[Start]

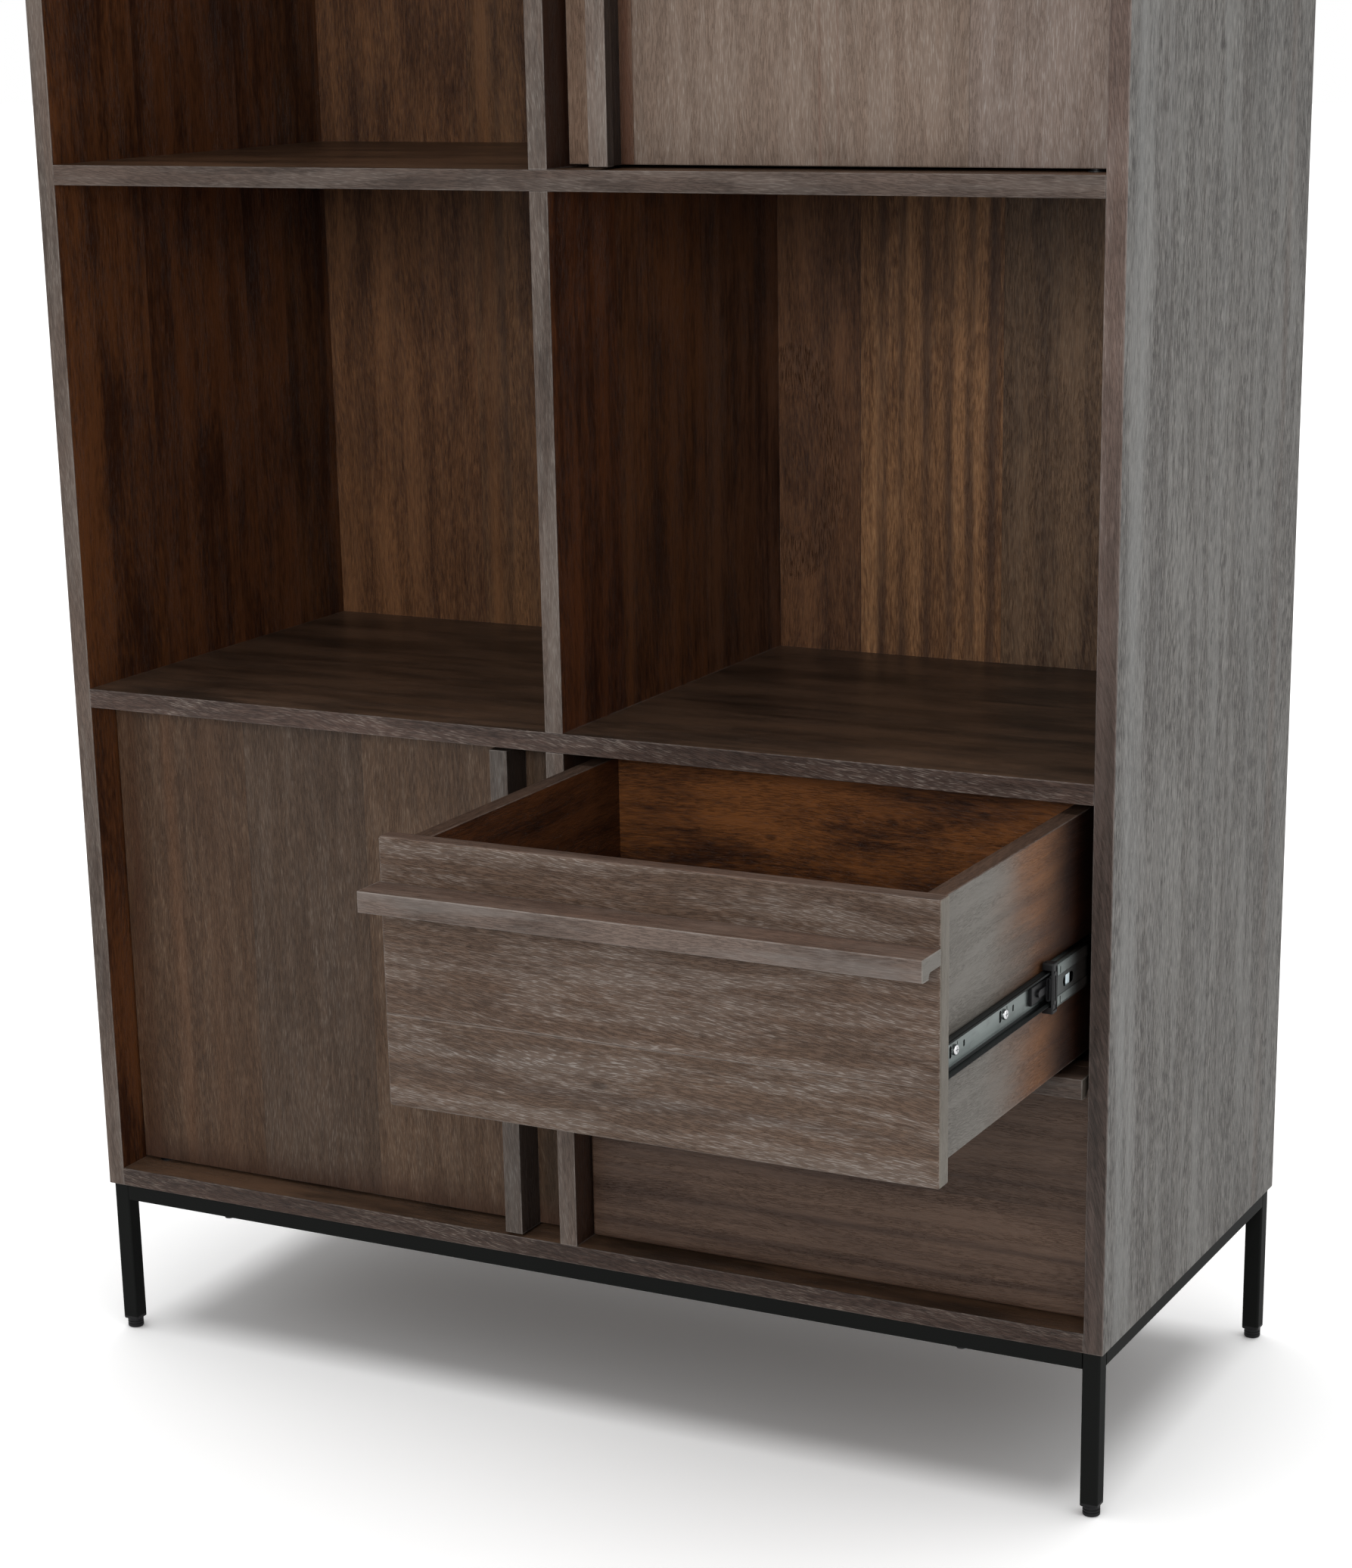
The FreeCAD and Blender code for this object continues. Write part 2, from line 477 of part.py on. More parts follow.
class Door:
    """Door that fills a cell's front: hinge is -1 for pivots at its left edge and 1 for its right."""

    def __init__(self, cell, row, hinge):
        self.x = grown(cell, -FRONT_GAP, -FRONT_GAP)
        self.z = grown(row, -FRONT_GAP, -FRONT_GAP)
        self.row = row
        self.hinge = hinge
        self.face_y = FRONT_Y + DOOR_RECESS
        self.back_y = self.face_y + FRONT_BOARD
        self.hinge_x = self.x[0] if hinge < 0 else self.x[1]
        self.free_x = self.x[1] if hinge < 0 else self.x[0]
        self.pivot_x = self.hinge_x - hinge * PIVOT_FROM_EDGE
        self.pivot_y = (self.face_y + self.back_y) / 2

    def pivot_ends(self):
        """Door's edge and the way out of it, at the bottom and at the top."""
        return ((self.z[0], -ALONG_Z), (self.z[1], ALONG_Z))

    def pins(self):
        pins = []
        for z, out in self.pivot_ends():
            edge = Vector(self.pivot_x, self.pivot_y, z)
            pin = rod(PIN_DIAMETER, edge - out * PIN_IN_DOOR, out, PIN_IN_DOOR + FRONT_GAP + PIN_IN_BUSH)
            pins.append(pin.fuse(rod(COLLAR_DIAMETER, edge, out, COLLAR_THICKNESS)))
        return pins

    def bush_outlines(self):
        """Solid bushes without their bores, in the boards below and above the door."""
        outlines = []
        for z, out in self.pivot_ends():
            board_face = Vector(self.pivot_x, self.pivot_y, z) + out * FRONT_GAP
            flange = rod(BUSH_FLANGE_DIAMETER, board_face, -out, BUSH_FLANGE_THICKNESS)
            outlines.append(flange.fuse(rod(BUSH_DIAMETER, board_face, out, BUSH_DEPTH)))
        return outlines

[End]

GIVEN REQUEST:
Restate, word for word and with nothing added, the lines from the first line of the listing through the one where "that fills a" stands.

RESULT:
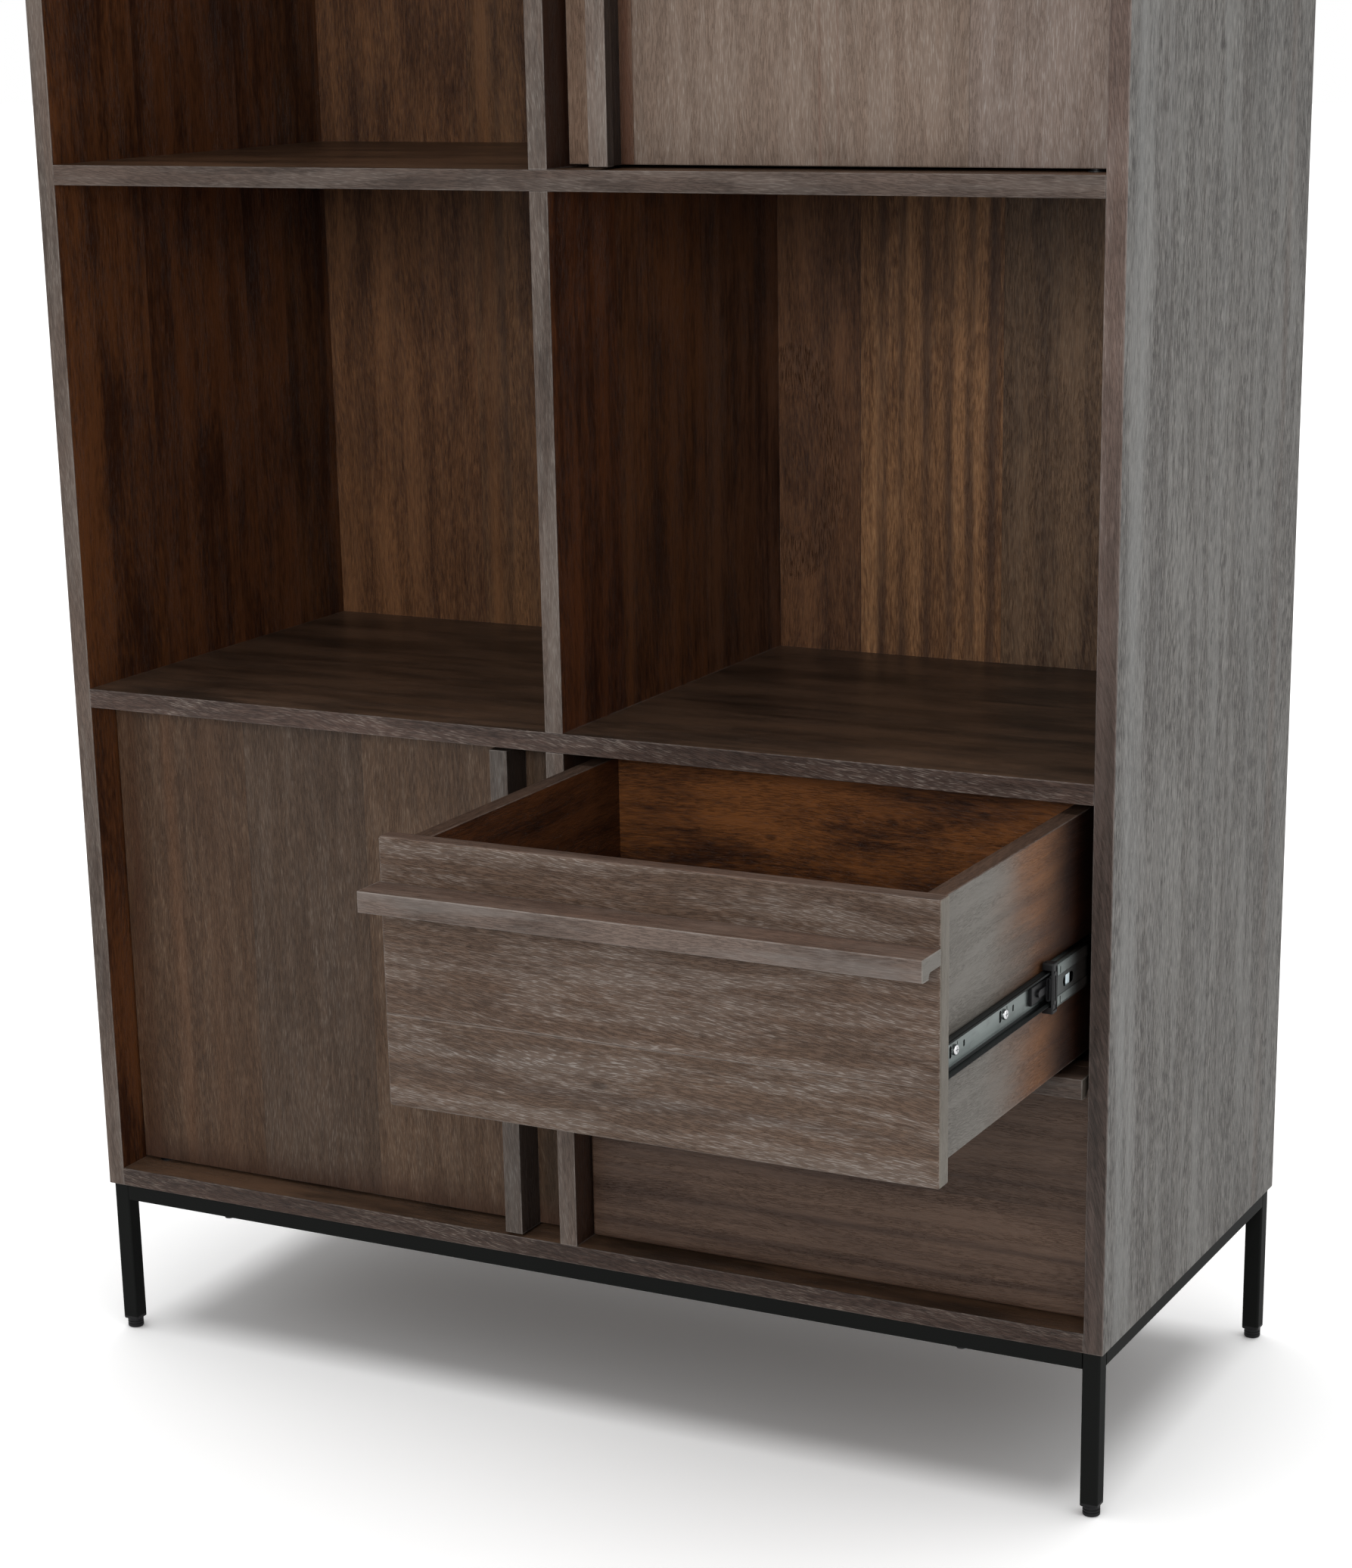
The FreeCAD and Blender code for this object continues. Write part 2, from line 477 of part.py on. More parts follow.
class Door:
    """Door that fills a cell's front: hinge is -1 for pivots at its left edge and 1 for its right."""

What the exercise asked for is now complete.